The Vicar of Wakefield Public House Clapham
The former Vicar of Wakefield March 2017
The Vicar of Wakefield Public House: 43 High Street, Clapham
In 1858 the cottage on the site of the later Vicar of Wakefield was conveyed to Alexander Hinton [GK117/1]. In 1862 he conveyed it to Clapham baker, Daniel Farrer [GK117/3]. Six years later Farrer leased the cottage to Baldock [Hertfordshire] brewer John Steed, with a covenant to pull the cottage down and rebuild it according to agreed plans [GK117/4]. This, presumably, marks the beginning of the life of the beerhouse. This presumption is probably confirmed by the countywide licensing register of 1876 which gives 1868 as the year the Vicar of Wakefield was first licensed, though the register is not always accurate as regards dates. The Vicar of Wakefield was a writen in the 18th century by Oliver Goldsmith but was stil la popular novel in the Victorian era.
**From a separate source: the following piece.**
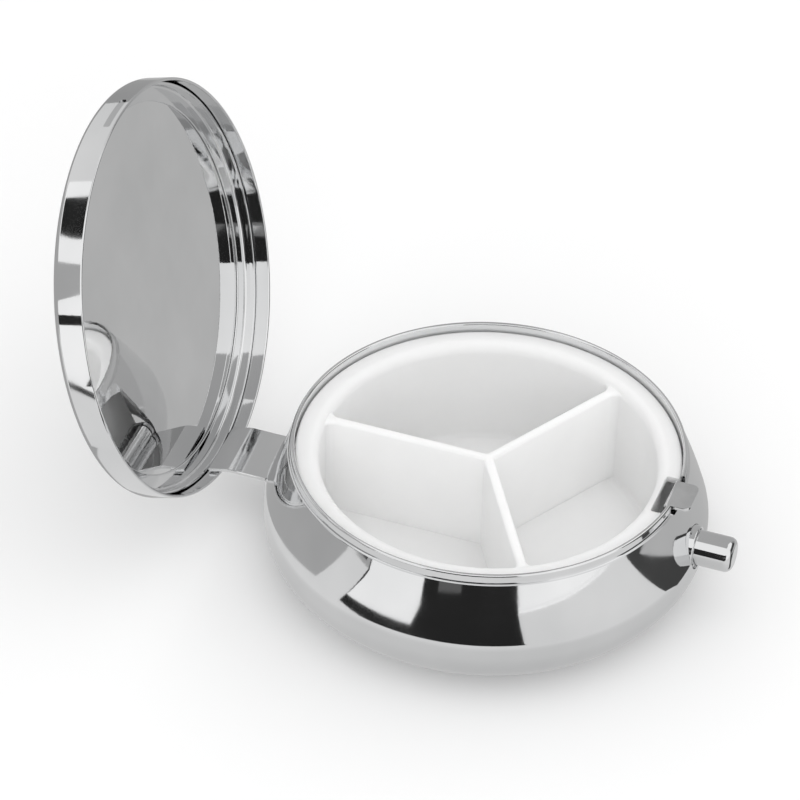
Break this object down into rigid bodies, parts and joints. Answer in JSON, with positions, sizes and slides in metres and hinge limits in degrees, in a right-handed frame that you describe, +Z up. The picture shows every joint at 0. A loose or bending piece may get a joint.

In 1879 the trustees of the will of Daniel Farrer conveyed the beerhouse to Oliver Steed, who had succeeded his father John as owner of Baldock Brewery on John’s death in 1877. Oliver died in 1888 and the firm was purchased by Charles Morley for Burton-on-Trent [Staffordshire] brewer William Pickering, the firm becoming known as Morley and Company. In 1895 Pickering conveyed the beerhouse to Bedford brewers Newland and Nash [GK117/6].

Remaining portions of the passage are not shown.